See here, and his response to comments here.  Some highlights:

  1. "I do not think we would do better to have a government run by academics, which is the implicit model of government held by political philosophers, law professors, and the like. Would we really have done better over the last half century with Presidents Stevenson, Humphrey, a second-term Carter, Mondale, and Dukakis? And haven't the universities, in their overwhelmingly liberal orientation (in most fields relating to public policy), forgotten John Stuart Mill's dictum that ideas become flabby and stale when they are not exposed to vigorous challenge?"

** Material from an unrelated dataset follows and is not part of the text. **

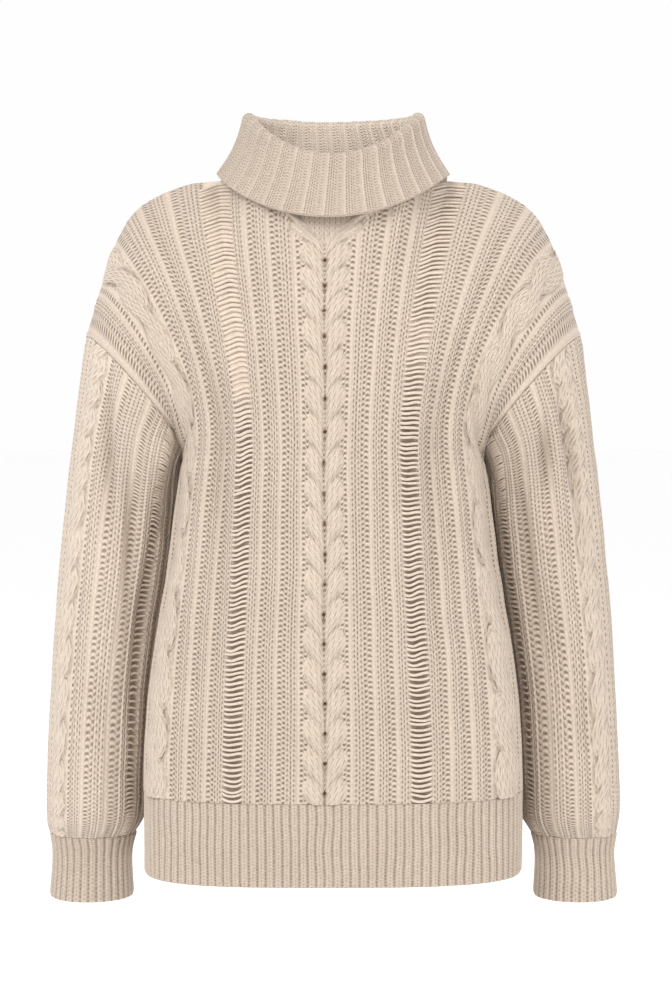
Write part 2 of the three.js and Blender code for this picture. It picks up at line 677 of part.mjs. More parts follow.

  2. "What is true about the United States is that certain issues agitate our legal system for religious reasons, such as abortion, stem-cell research, gay marriage, pornography, prayer in the public schools, public recognition of the Ten Commandments, financial support of parochial schools (as by means of a voucher system), the teaching of evolution. Yet as a result of the Supreme Court's rather heavy-handed enforcement of the Constitution, most of these issues when they get into court as so often they do are resolved as they would be by the ordinary political processes in more secular nations. The startling result is that the most salient difference, so far as the intersection of religion and public policy is concerned, between the United States and the more secular nations is that many of them have established churches! (Hume favored established churches because he thought they would deaden religion belief. He was right, at least in the Western European context.)"
  3. "When a brilliant philosopher like Rawls gets down to the policy level and talks about abortion and campaign financing and the like, you recognize a perfectly conventional liberal and you begin to wonder whether his philosophy isn't just elaborate window dressing for standard left liberalism."